42. Pan's Labyrinth (2006)
Directed by Guillermo Del Toro



Alas, one of the most beautifully-made fantasy movies of all-time, and one of those rare foreign language films that manages to make its way into more mainstream circulation. Though the first time I ever watched this was...not a good experience (unless you'd consider sitting in a stinky trailer plucking chunks of your own burrito vomit out of a clogged sink a "good" experience), I still found myself mesmerized by its perfect balance of fantasy and dramatic war elements. I have since watched it several times, and while my disturbing memories remain, so does my appreciation for this incredible movie. Oh, and did I mention how fantastic Sergi Lopez was? And how amazing the make-up was on the Faun and the Pale Man? And how excellent the ending was, perfectly balancing (yet again) elements of fantasy and reality? And the set design? And the costume design? And the-- you know what?
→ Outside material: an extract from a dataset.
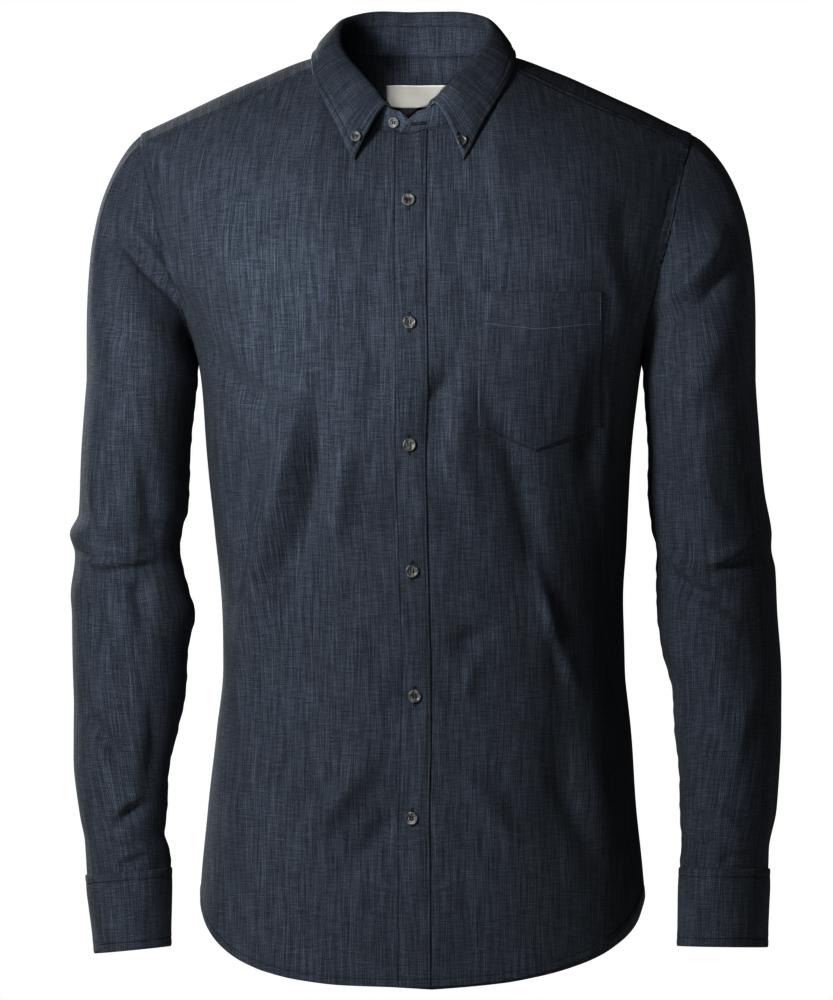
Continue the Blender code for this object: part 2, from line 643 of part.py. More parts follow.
def column_at(x, z, side):
    """Column of a front that stands at a given x in the front view, found by halving."""
    low, high = np.zeros(np.shape(x)), np.full(np.shape(x), 0.95)
    for _ in range(30):
        middle = (low + high) / 2
        beyond = side * front_point(middle, z, side)[..., 0] > side * x
        low, high = np.where(beyond, low, middle), np.where(beyond, middle, high)
    return (low + high) / 2


def on_front(x, z, side, lift):
    """Points over a front at given front-view places, lifted off its folded surface."""
    column = column_at(x, z, side)
    step = 0.004
    across = front_point(column + step, z, side) - front_point(column - step, z, side)
    up = front_point(column, z + 1.0, side) - front_point(column, z - 1.0, side)
    normals = side * unit(np.cross(across, up))
    return front_point(column, z, side) + normals * (fold_height(x, z, FRONT_FOLDS) + lift)[..., None]


def pocket_grid():
    """Outer points of the chest pocket, five-sided with a blunt point at its foot."""
    across = np.linspace(0, 1, 9)
    down = np.linspace(0, 1, 9)[:, None]
    x = POCKET["left"] + across * (POCKET["right"] - POCKET["left"]) + 0 * down
    point = 1 - np.abs(across - 0.46) / np.where(across < 0.46, 0.46, 0.54)
    foot = POCKET["side_bottom"] + (POCKET["point"] - POCKET["side_bottom"]) * point
    z = POCKET["top"] + down * (foot - POCKET["top"])
    mouth = 1.6 * np.sin(np.pi * across) * (1 - down) ** 3
    return on_front(x, z, 1, WALL + POCKET_LAY_GAP + mouth)


def spots(points, x, z, facing):
    """Points of a grid's facets at front-view places, and the normals there.

    The facets are sampled ten to a cell; facing is -1 to take the layer nearest the front, 1 the back.
    """
    shares = np.linspace(0, 1, 11)
    down, across = shares[:, None, None, None, None], shares[None, :, None, None, None]
    corner = points[:-1, :-1], points[:-1, 1:], points[1:, :-1], points[1:, 1:]
    cloud = (corner[0] * (1 - down) * (1 - across) + corner[1] * (1 - down) * across
             + corner[2] * down * (1 - across) + corner[3] * down * across)
    along = (corner[1] - corner[0]) * (1 - down) + (corner[3] - corner[2]) * down + 0 * cloud
    upward = (corner[2] - corner[0]) * (1 - across) + (corner[3] - corner[1]) * across + 0 * cloud
    cloud, facets = cloud.reshape(-1, 3), unit(np.cross(along, upward)).reshape(-1, 3)
    facets = facets * np.where(facets[:, 1:2] * facing < 0, -1, 1)
    x, z = np.asarray(x, dtype=float), np.asarray(z, dtype=float)
    away = (cloud[:, 0] - x[..., None]) ** 2 + (cloud[:, 2] - z[..., None]) ** 2
    nearest = np.argmin(away, axis=-1)
    shift = np.stack([x - cloud[nearest, 0], 0 * x, z - cloud[nearest, 2]], axis=-1)
    slope = -(facets[nearest] * shift).sum(-1) / facets[nearest, 1]
    return cloud[nearest] + shift + slope[..., None] * np.array([0, 1.0, 0]), facets[nearest]


def inside_yoke_grid(yoke, patch):
    """Outer points of a small piece on the inside of the back yoke, facing forward."""
    x = np.linspace(patch["left"], patch["right"], 5) + np.zeros((3, 1))
    z = np.linspace(patch["top"], patch["bottom"], 3)[:, None] + 0 * x
    points, normals = spots(yoke, x, z, 1)
    return points - normals * (WALL + POCKET_LAY_GAP + LABEL_WALL)


def grid_object(name, points, material, wall, closed=False, flip=False):
    """A cloth piece: the grid as an open surface facing out, with its wall laid on the inner side."""
    rows, columns = points.shape[:2]
    index = np.arange(rows * columns).reshape(rows, columns)
    if closed:
        index = np.concatenate([index, index[:, :1]], axis=1)
    quads = np.stack([index[:-1, :-1], index[:-1, 1:], index[1:, 1:], index[1:, :-1]], axis=-1)
    quads = quads.reshape(-1, 4)
    if flip:
        quads = quads[:, ::-1]
    mesh = bpy.data.meshes.new(name)
    mesh.from_pydata((points.reshape(-1, 3) * MM).tolist(), [], quads.tolist())
    mesh.shade_smooth()
    piece = bpy.data.objects.new(name, mesh)
    shirt.objects.link(piece)
    mesh.materials.append(material)
    solidify = piece.modifiers.new("wall", "SOLIDIFY")
    solidify.thickness = wall * MM
    solidify.offset = -1.0
    return piece


def button(name, centre, normal, diameter, material):
    """A turned button: a rounded rim round a shallow dish, its back just over a point of the cloth."""
    radius = diameter / 2 * MM
    thick = BUTTON_THICKNESS * MM
    profile = ((0.0, thick * 0.62), (radius * 0.55, thick * 0.62), (radius * 0.72, thick),
               (radius, thick * 0.72), (radius * 0.8, 0.0), (0.0, 0.0))
    mesh = bpy.data.meshes.new(name)
    mesh.from_pydata([(r, 0.0, z) for r, z in profile], [(i, i + 1) for i in range(len(profile) - 1)], [])
    piece = bpy.data.objects.new(name, mesh)
    shirt.objects.link(piece)
    mesh.materials.append(material)
    screw = piece.modifiers.new("turn", "SCREW")
    screw.steps = 12
    screw.render_steps = 12
    screw.use_merge_vertices = True
    screw.merge_threshold = 0.00001
    toward = Vector(normal).normalized()
    turn = toward.to_track_quat("Z", "Y").to_matrix().to_4x4()
    seat = Vector(centre) + toward * BUTTON_LAY_GAP
    piece.matrix_world = Matrix.Translation(seat * MM) @ turn
    return piece


def material(name, red, green, blue, roughness):
    """A Principled material of one colour."""
    made = bpy.data.materials.new(name)
    made.use_nodes = True
    shader = made.node_tree.nodes["Principled BSDF"]
    shader.inputs["Base Color"].default_value = (red, green, blue, 1.0)
    shader.inputs["Roughness"].default_value = roughness
    shader.inputs["Metallic"].default_value = 0.0
    return made


def clear_scene():
    """Remove the objects that the scene starts with."""
    for item in list(bpy.data.objects):
        bpy.data.objects.remove(item, do_unlink=True)


def build_trunk(cloth):
    """Fronts, front placket, back and yoke; returns the grids that other pieces start from."""
    lap = WALL + LAY_GAP
    left, left_normals = front_grid(1, lap)
    right, _ = front_grid(-1, 0.0)
    back, yoke = back_grid(), yoke_grid()
    placket = left[:, :3] + left_normals[:, :3] * lap
    grid_object("front_left", left, cloth, WALL)
    grid_object("front_right", right, cloth, WALL, flip=True)
    grid_object("front_placket", placket, cloth, WALL)
    grid_object("back_panel", back, cloth, WALL)
    grid_object("back_yoke", yoke, cloth, WALL)
    return left, right, back, yoke, placket


def build_sleeves(cloth, horn, left, right, back, yoke):
    """Sleeves with their plackets, cuffs and cuff buttons."""
    sleeves = (("right", SLEEVE_RIGHT, CUFF_RIGHT, -1, CUFF_TILT_RIGHT, right),
               ("left", SLEEVE_LEFT, CUFF_LEFT, 1, CUFF_TILT_LEFT, left))
    for name, rows, cuff_rows, side, tilt, front in sleeves:
        hole = armhole(front, yoke, back, side)
        points = sleeve_grid(rows, side, tilt, hole)
        grid_object(f"sleeve_{name}", points, cloth, WALL, closed=True, flip=side > 0)
        first = int(np.argmin(np.abs(shares_along(hole) - SLEEVE_PLACKET_TURN)))
        strip = points + wrapped_normals(points, side) * (WALL + LAY_GAP)
        strip = strip[-SLEEVE_PLACKET_ROWS:, first:first + 3]
        grid_object(f"sleeve_placket_{name}", strip, cloth, WALL, flip=side > 0)
        cuff = cuff_grid(cuff_rows, side, tilt)
        grid_object(f"cuff_{name}", cuff, cloth, TWO_PLY_WALL, flip=side > 0)
        middle = (cuff[1, -2] + cuff[2, -2]) / 2
        out = np.cross(cuff[2, -2] - cuff[1, -2], cuff[1, -1] - cuff[1, -3]) * side
        button(f"cuff_button_{name}", middle, out, BUTTON_DIAMETER, horn)


def build_collar(cloth, horn, edge):
    """Collar stand and leaf, the neck button and the two buttons that hold the leaf's points."""
    stand, leaf = stand_grid(edge), leaf_grid()
    grid_object("collar_stand", stand, cloth, TWO_PLY_WALL, flip=True)
    grid_object("collar_leaf", leaf, cloth, TWO_PLY_WALL)
    right_end = stand[:, :FRONT_NECK_COLUMNS]
    point, normal = spots(right_end, *NECK_BUTTON_AT, -1)
    button("neck_button", point, normal, COLLAR_BUTTON_DIAMETER, horn)
    for name, place in TIP_BUTTONS_AT.items():
        point, normal = spots(leaf, *place, -1)
        button(f"collar_button_{name}", point, normal, COLLAR_BUTTON_DIAMETER, horn)


def main():
    """Build the shirt."""
    cloth = material("chambray_indigo", 0.052, 0.070, 0.110, 0.9)
    horn = material("grey_horn", 0.20, 0.20, 0.21, 0.35)
    satin = material("white_satin", 0.62, 0.62, 0.61, 0.4)
    maroon = material("maroon_ribbon", 0.14, 0.03, 0.03, 0.7)
    left, right, back, yoke, placket = build_trunk(cloth)
    build_sleeves(cloth, horn, left, right, back, yoke)
    build_collar(cloth, horn, neck_edge(left, right, yoke))
    grid_object("chest_pocket", pocket_grid(), cloth, WALL, flip=True)
    grid_object("neck_label", inside_yoke_grid(yoke, LABEL), satin, LABEL_WALL, flip=True)
    grid_object("label_tab", inside_yoke_grid(yoke, TAB), maroon, LABEL_WALL, flip=True)
    for number, height in enumerate(FRONT_BUTTON_HEIGHTS, start=1):
        middle = [np.interp(height, placket[:, 1, 2], placket[:, 1, axis]) for axis in range(3)]
        point, normal = spots(placket, middle[0], height, -1)
        button(f"front_button_{number}", point, normal, BUTTON_DIAMETER, horn)


clear_scene()
shirt = bpy.data.collections.new("chambray_shirt")
bpy.context.scene.collection.children.link(shirt)
main()
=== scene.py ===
"""A chambray button-down shirt, filled out as if worn with nobody in it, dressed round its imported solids.

Sizes in the tables are millimetres in the solids' frame: +X is the wearer's left, -Y the front, +Z up,
and the origin the middle of the neck opening. Each cloth piece is an open surface on a grid of points
(rows, columns, xyz), worked out as whole arrays, which a Solidify modifier gives its wall.
"""

import logging
import math
from dataclasses import dataclass, field
from enum import Enum

import bpy
import numpy as np
from bpy.types import ID, Light, Material, Node, NodeSocket, NodeTree, Object
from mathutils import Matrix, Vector
from mathutils.bvhtree import BVHTree


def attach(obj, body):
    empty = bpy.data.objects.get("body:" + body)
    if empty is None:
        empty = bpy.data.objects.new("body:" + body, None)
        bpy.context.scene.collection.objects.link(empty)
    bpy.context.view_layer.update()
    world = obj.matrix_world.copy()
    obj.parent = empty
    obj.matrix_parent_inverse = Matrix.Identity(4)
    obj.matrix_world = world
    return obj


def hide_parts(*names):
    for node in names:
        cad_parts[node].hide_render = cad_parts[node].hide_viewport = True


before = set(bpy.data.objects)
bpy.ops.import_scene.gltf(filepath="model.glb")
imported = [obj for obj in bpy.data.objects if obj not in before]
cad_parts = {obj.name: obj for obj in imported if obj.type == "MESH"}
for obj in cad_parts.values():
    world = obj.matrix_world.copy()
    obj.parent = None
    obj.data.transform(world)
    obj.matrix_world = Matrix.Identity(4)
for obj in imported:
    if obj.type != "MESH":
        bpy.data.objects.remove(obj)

Array = np.ndarray
Grid = np.ndarray
Table = dict[str, Array]
Place = tuple[float, float, float]

MM = 0.001
UP = np.array([0, 0, 1.0])
log = logging.getLogger("shirt")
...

I'm just going to stop myself now.





41. The Shining (1980)
Directed by Stanley Kubrick



One of the all-time great horror films, and certainly one of the most layered. I recall reading for hours on end about all sorts of different theories surrounding this film (this was before the documentary Room 237 was released, and still not having see that, I don't know how/if many are similar to what I read), and seeing how many bizarre details and differences from the novel Kubrick intentionally inserted into this film just made me love it even more. Not to mention the fact that the entire movie has that "oh no, please don't go into another room, Jack, I'm afraid of what I might be forced to see" element, it makes me wonder why Kubrick didn't attempt more horror films: he made this one so well, I'm curious what else he might have produced. Iconic, unsettling, expertly-crafted, and one of the best Jack Nicholson vehicles ever made.